Many things converged in my life the day the Pope came to Philadelphia.

On October 4, 1979, Pope John Paul II made his first ever visit to Philadelphia. He was going to say an outdoor Mass for a million people at noon on Logan Square, in the city.
And that morning I got fired from my job.

I was in my mid-20s and had never been fired before, and I was ashamed, humiliated, angry, and confused. My boss smiled and said I didn’t have to leave right away. “I like you,” he said, “and I don’t want to kick you out, just because you can’t handle this job. I’m going to let you stay on board for a month, while you look for another job.”

I wanted to strangle him. We worked at a magazine in the heart of the city, and I was the promotion director, the man who was supposed to come up with ideas for promoting the magazine to our advertisers. I hadn’t handled the details of the job very well, but I’d also been constantly undercut by some of the salespeople, who liked the old promotion director and didn’t like this young upstart who’d replaced her.

It wasn’t all my fault, but that was cold comfort. I felt like a failure when I left the boss’s office, and I didn’t know how I’d face my father.

My Dad worked across the river in Camden, New Jersey, and he was taking the train over to meet me at 11:30, after which we were going to walk to Logan Square to see the Pope’s Mass. He was proud that I had gotten this job at a respected, successful magazine, and that I seemed to be doing so well at it.

I wandered around my office in a daze for an hour, accepting the sympathy of co-workers who’d heard what had happened, and then saw it was time to go meet my Dad. I rode the elevator downstairs, grateful for the chance to get away from this place of shame, but dreading the meeting with my father.

Outside the sun was shining brilliantly, and the air had an early Autumn crispness. People were hurrying along the streets, busy with their goals and dreams, while I felt deflated, like my life suddenly had no direction.

I walked two blocks to the entrance to the subway station where I was supposed to meet my Dad, then down the stairs to the underground platform, where hordes of people were just getting out of a train. In the mass of faces I saw my Dad, and I tried to put on a smile for him. As we hurried along the streets to Logan Square I tried to talk about everything and anything except my job. I kept the conversation going all the way till we got to the Square, and we took our places with the throngs of people waiting for the Pope.
I don’t remember very much about the Mass, because we were so far from the altar that the Pope was simply a distant figure in white. We could hear his voice over the loudspeakers, but some of his homily was lost to me because of his heavy Polish accent. I do remember a feeling of elation, though, at being outside on such a brilliant day with so many people listening to the words of this holy man. It gave me a feeling that everything would be all right, that the world wasn’t going to end because I lost my job.
After the Mass, as we walked back to the subway, I told my Dad that I’d gotten fired. “It’s okay,” I heard myself saying. “I wanted to be a writer anyway, and this will give me the chance to pursue that dream. I know the editor at the magazine, and he said he’d give me some freelance assignments.” This was true, although I had never before thought seriously about writing for the magazine.



Until then.

As it turned out, I wrote several freelance stories for the magazine, and those stories helped me to get other assignments from other editors. Within six months I had a healthy freelance writing career.

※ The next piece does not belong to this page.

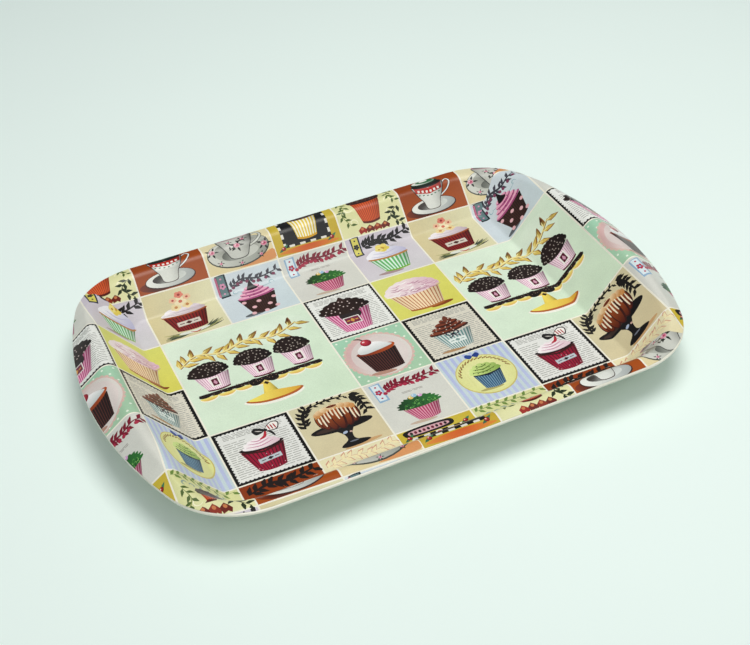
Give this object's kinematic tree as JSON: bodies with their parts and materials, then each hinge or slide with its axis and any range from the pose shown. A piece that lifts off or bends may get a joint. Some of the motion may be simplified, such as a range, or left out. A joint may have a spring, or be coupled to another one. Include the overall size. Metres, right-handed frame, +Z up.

There was another benefit that came out of that day. The first major magazine article that an editor accepted from me came the following April. I went out with some friends to celebrate, and that night I met the woman who later became my wife, and the mother of my children.

All of this happened because I got fired the day the Pope came to Philadelphia. I’ve thought about this many times since then. Although I didn’t have a life-changing spiritual experience at that outdoor Mass, the seeds of some major changes in my life were planted that day. Somehow I feel that the Pope’s visit started it all, that there were changes in the spiritual realm that day that sent my life in another direction.

I think about it every year in October, especially on brilliant, sunny days.